§ **RECORDS**
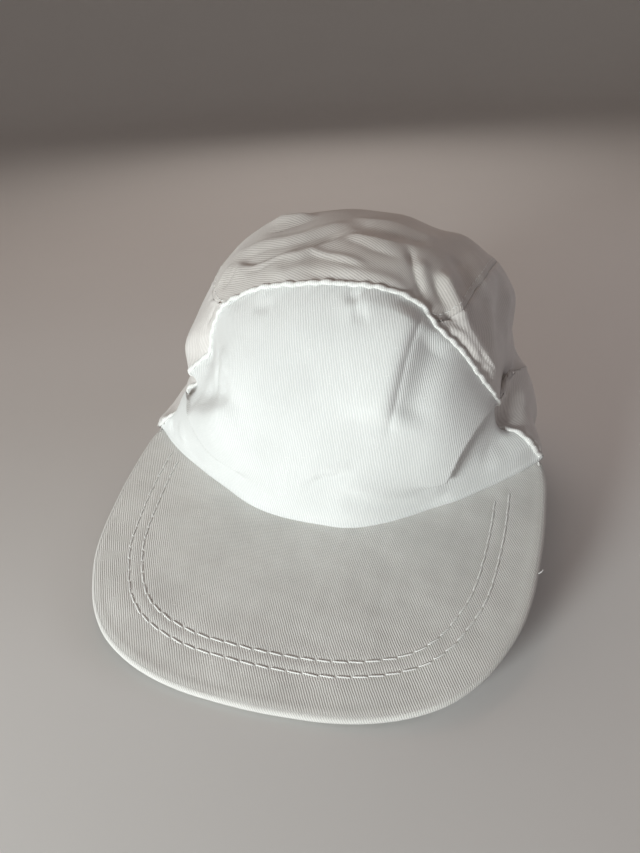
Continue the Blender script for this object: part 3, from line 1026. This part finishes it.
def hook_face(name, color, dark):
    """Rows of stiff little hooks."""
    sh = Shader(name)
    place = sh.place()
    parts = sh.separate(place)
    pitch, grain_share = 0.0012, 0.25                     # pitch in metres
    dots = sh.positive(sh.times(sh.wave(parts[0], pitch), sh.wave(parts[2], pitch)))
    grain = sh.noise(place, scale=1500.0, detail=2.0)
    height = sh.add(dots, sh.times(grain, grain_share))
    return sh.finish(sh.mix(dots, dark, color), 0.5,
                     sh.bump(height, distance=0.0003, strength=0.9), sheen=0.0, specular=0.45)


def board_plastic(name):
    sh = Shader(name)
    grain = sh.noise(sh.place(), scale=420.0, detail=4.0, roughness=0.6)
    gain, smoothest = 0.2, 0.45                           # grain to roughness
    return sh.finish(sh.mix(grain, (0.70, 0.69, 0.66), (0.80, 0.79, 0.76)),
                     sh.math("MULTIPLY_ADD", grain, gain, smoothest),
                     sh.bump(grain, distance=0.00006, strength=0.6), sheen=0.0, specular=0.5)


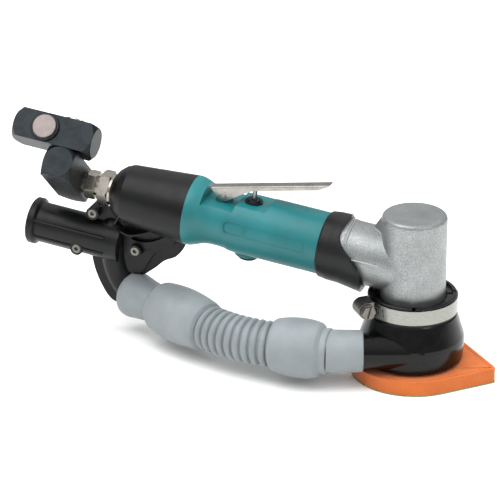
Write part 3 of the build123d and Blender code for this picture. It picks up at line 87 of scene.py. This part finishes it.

§ **PROMPT**
From the records above, extract everything verbatim.

§ **WRITTEN SOLUTION**
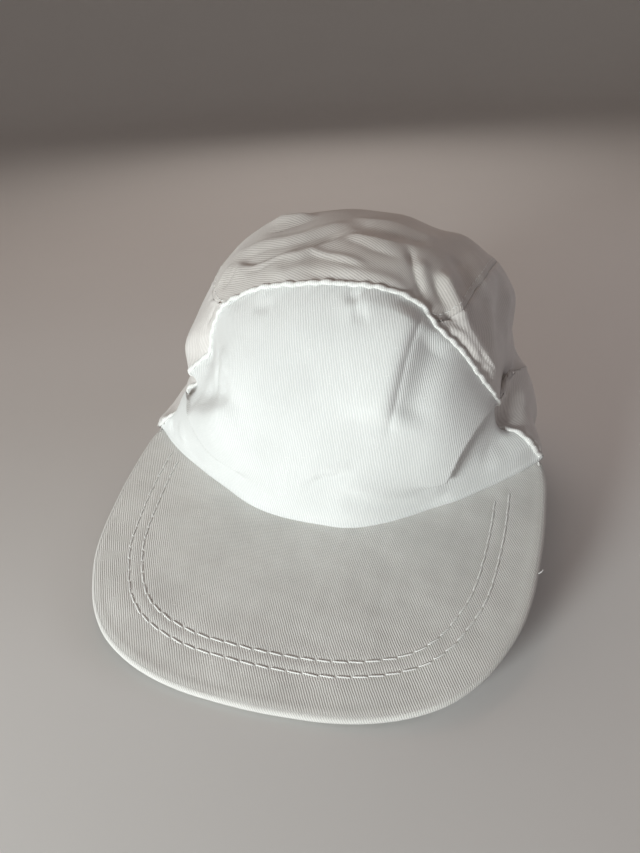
Continue the Blender script for this object: part 3, from line 1026. This part finishes it.
def hook_face(name, color, dark):
    """Rows of stiff little hooks."""
    sh = Shader(name)
    place = sh.place()
    parts = sh.separate(place)
    pitch, grain_share = 0.0012, 0.25                     # pitch in metres
    dots = sh.positive(sh.times(sh.wave(parts[0], pitch), sh.wave(parts[2], pitch)))
    grain = sh.noise(place, scale=1500.0, detail=2.0)
    height = sh.add(dots, sh.times(grain, grain_share))
    return sh.finish(sh.mix(dots, dark, color), 0.5,
                     sh.bump(height, distance=0.0003, strength=0.9), sheen=0.0, specular=0.45)


def board_plastic(name):
    sh = Shader(name)
    grain = sh.noise(sh.place(), scale=420.0, detail=4.0, roughness=0.6)
    gain, smoothest = 0.2, 0.45                           # grain to roughness
    return sh.finish(sh.mix(grain, (0.70, 0.69, 0.66), (0.80, 0.79, 0.76)),
                     sh.math("MULTIPLY_ADD", grain, gain, smoothest),
                     sh.bump(grain, distance=0.00006, strength=0.6), sheen=0.0, specular=0.5)


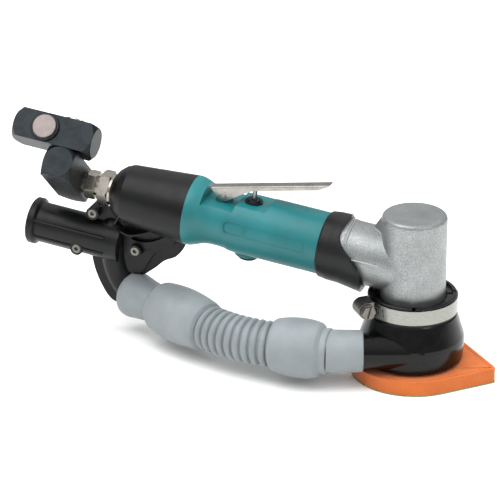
Write part 3 of the build123d and Blender code for this picture. It picks up at line 87 of scene.py. This part finishes it.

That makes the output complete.